-------- Recorded information --------

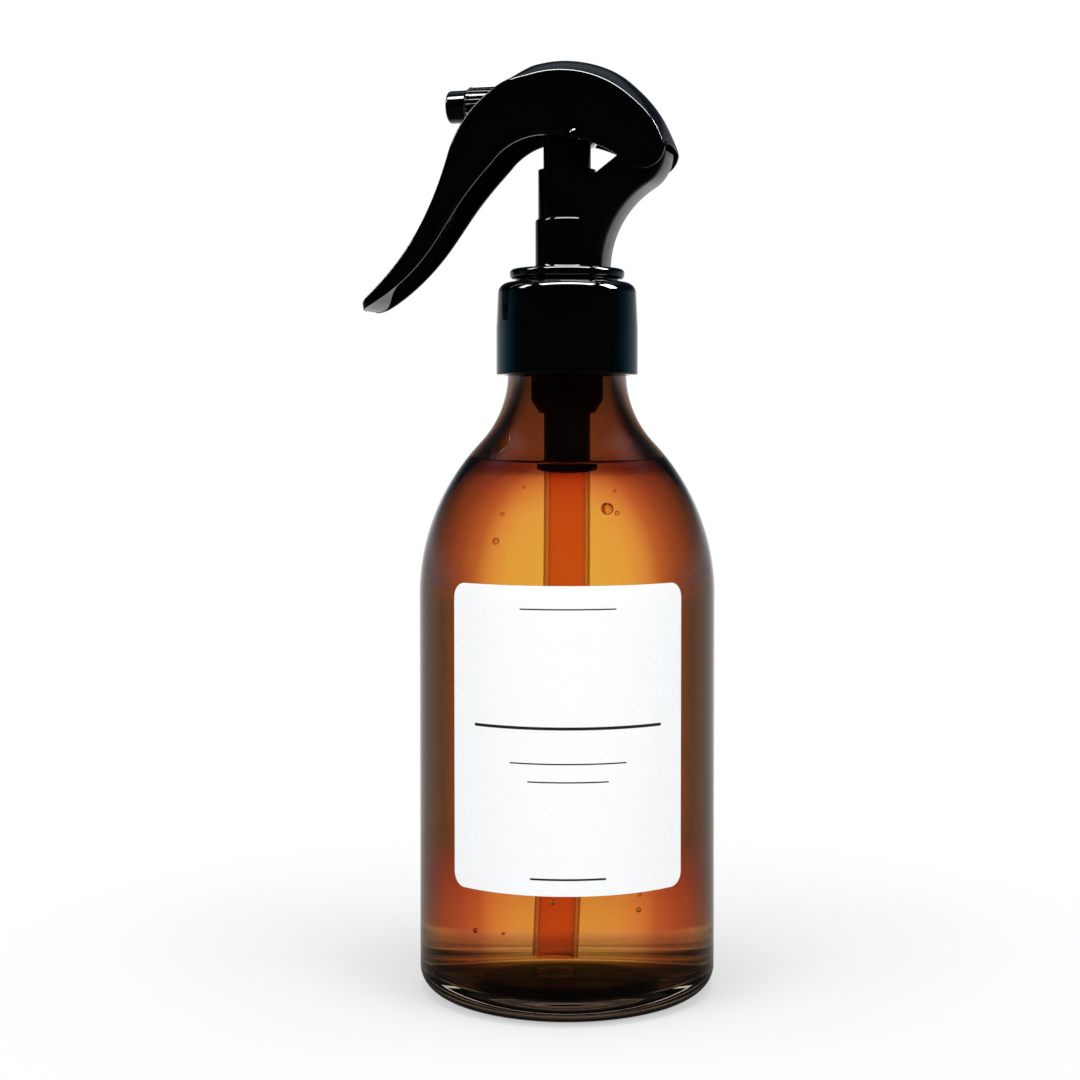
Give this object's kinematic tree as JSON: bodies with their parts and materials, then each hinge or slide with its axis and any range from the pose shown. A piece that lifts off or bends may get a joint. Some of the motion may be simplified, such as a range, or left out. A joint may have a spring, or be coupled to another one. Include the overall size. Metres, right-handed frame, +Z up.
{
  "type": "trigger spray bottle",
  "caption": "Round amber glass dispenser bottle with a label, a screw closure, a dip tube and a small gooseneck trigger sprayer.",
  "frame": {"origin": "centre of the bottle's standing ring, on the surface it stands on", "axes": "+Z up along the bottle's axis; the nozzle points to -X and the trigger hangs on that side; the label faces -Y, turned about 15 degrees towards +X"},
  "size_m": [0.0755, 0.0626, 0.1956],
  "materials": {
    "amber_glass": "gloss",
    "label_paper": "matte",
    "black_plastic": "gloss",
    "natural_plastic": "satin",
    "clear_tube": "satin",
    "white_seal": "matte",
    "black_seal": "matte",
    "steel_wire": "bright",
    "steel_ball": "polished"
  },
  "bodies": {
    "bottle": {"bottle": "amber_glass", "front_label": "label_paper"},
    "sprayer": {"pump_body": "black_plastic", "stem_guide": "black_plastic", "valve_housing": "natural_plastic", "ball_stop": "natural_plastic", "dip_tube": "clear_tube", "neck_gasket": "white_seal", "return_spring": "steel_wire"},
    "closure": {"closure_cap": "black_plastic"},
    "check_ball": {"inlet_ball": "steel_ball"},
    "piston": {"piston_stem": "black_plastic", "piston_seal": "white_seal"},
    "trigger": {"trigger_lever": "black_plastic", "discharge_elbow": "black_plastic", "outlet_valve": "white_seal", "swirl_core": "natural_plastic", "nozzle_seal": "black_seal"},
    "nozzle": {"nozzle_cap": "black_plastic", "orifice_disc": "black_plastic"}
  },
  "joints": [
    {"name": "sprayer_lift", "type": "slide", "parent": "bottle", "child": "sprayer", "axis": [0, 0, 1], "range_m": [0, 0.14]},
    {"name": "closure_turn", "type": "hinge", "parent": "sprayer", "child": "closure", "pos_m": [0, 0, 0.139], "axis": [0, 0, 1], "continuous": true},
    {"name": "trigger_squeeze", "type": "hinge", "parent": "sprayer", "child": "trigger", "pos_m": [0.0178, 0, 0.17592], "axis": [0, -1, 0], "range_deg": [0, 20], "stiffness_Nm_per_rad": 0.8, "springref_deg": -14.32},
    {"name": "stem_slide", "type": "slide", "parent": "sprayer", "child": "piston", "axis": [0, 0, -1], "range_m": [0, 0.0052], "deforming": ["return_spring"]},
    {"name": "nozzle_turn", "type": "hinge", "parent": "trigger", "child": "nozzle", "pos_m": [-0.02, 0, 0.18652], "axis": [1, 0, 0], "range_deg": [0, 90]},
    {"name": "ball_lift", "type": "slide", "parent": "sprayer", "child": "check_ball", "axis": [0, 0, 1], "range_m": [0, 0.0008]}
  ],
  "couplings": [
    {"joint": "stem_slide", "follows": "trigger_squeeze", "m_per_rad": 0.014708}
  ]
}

--------

Print the material once more, exactly.

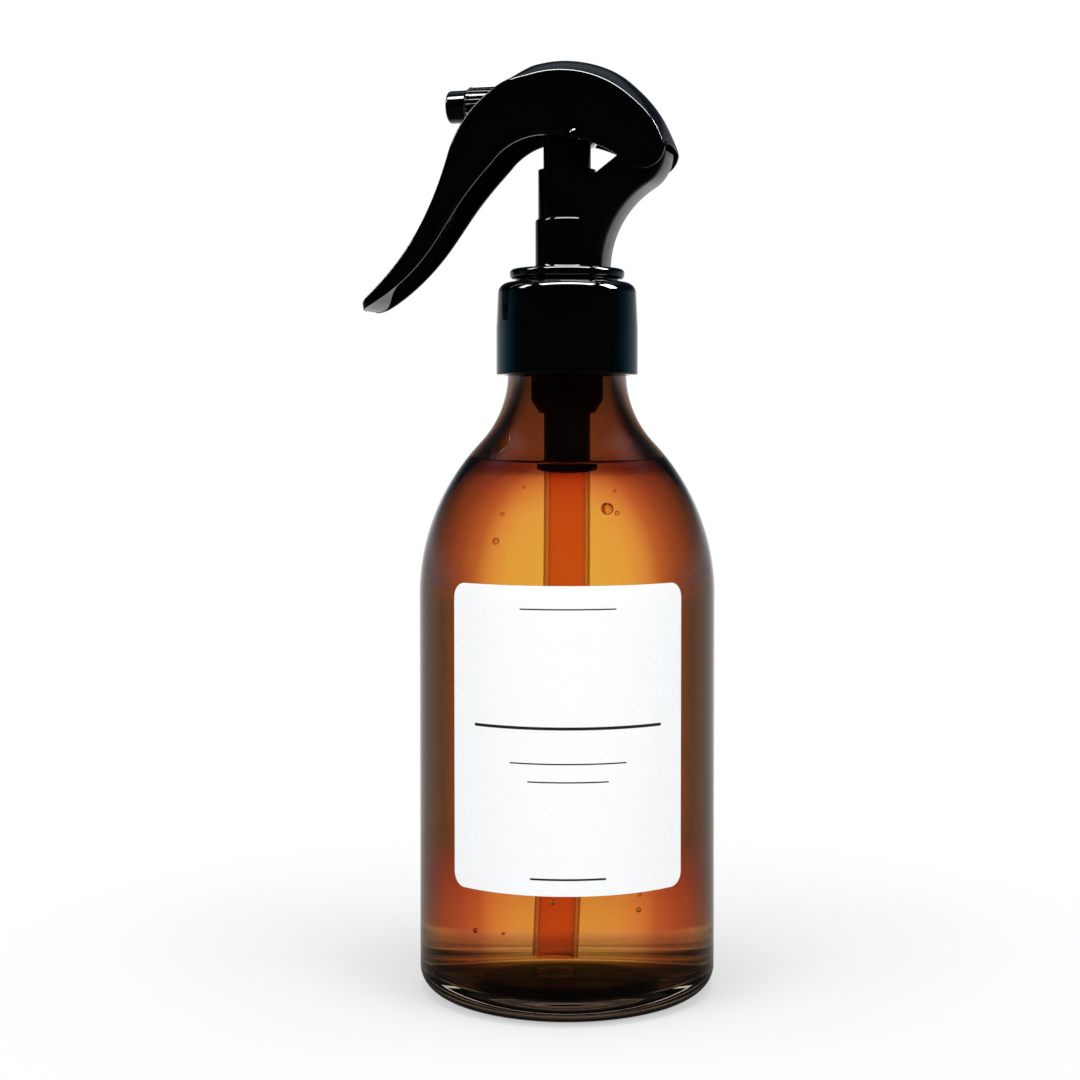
Give this object's kinematic tree as JSON: bodies with their parts and materials, then each hinge or slide with its axis and any range from the pose shown. A piece that lifts off or bends may get a joint. Some of the motion may be simplified, such as a range, or left out. A joint may have a spring, or be coupled to another one. Include the overall size. Metres, right-handed frame, +Z up.
{
  "type": "trigger spray bottle",
  "caption": "Round amber glass dispenser bottle with a label, a screw closure, a dip tube and a small gooseneck trigger sprayer.",
  "frame": {"origin": "centre of the bottle's standing ring, on the surface it stands on", "axes": "+Z up along the bottle's axis; the nozzle points to -X and the trigger hangs on that side; the label faces -Y, turned about 15 degrees towards +X"},
  "size_m": [0.0755, 0.0626, 0.1956],
  "materials": {
    "amber_glass": "gloss",
    "label_paper": "matte",
    "black_plastic": "gloss",
    "natural_plastic": "satin",
    "clear_tube": "satin",
    "white_seal": "matte",
    "black_seal": "matte",
    "steel_wire": "bright",
    "steel_ball": "polished"
  },
  "bodies": {
    "bottle": {"bottle": "amber_glass", "front_label": "label_paper"},
    "sprayer": {"pump_body": "black_plastic", "stem_guide": "black_plastic", "valve_housing": "natural_plastic", "ball_stop": "natural_plastic", "dip_tube": "clear_tube", "neck_gasket": "white_seal", "return_spring": "steel_wire"},
    "closure": {"closure_cap": "black_plastic"},
    "check_ball": {"inlet_ball": "steel_ball"},
    "piston": {"piston_stem": "black_plastic", "piston_seal": "white_seal"},
    "trigger": {"trigger_lever": "black_plastic", "discharge_elbow": "black_plastic", "outlet_valve": "white_seal", "swirl_core": "natural_plastic", "nozzle_seal": "black_seal"},
    "nozzle": {"nozzle_cap": "black_plastic", "orifice_disc": "black_plastic"}
  },
  "joints": [
    {"name": "sprayer_lift", "type": "slide", "parent": "bottle", "child": "sprayer", "axis": [0, 0, 1], "range_m": [0, 0.14]},
    {"name": "closure_turn", "type": "hinge", "parent": "sprayer", "child": "closure", "pos_m": [0, 0, 0.139], "axis": [0, 0, 1], "continuous": true},
    {"name": "trigger_squeeze", "type": "hinge", "parent": "sprayer", "child": "trigger", "pos_m": [0.0178, 0, 0.17592], "axis": [0, -1, 0], "range_deg": [0, 20], "stiffness_Nm_per_rad": 0.8, "springref_deg": -14.32},
    {"name": "stem_slide", "type": "slide", "parent": "sprayer", "child": "piston", "axis": [0, 0, -1], "range_m": [0, 0.0052], "deforming": ["return_spring"]},
    {"name": "nozzle_turn", "type": "hinge", "parent": "trigger", "child": "nozzle", "pos_m": [-0.02, 0, 0.18652], "axis": [1, 0, 0], "range_deg": [0, 90]},
    {"name": "ball_lift", "type": "slide", "parent": "sprayer", "child": "check_ball", "axis": [0, 0, 1], "range_m": [0, 0.0008]}
  ],
  "couplings": [
    {"joint": "stem_slide", "follows": "trigger_squeeze", "m_per_rad": 0.014708}
  ]
}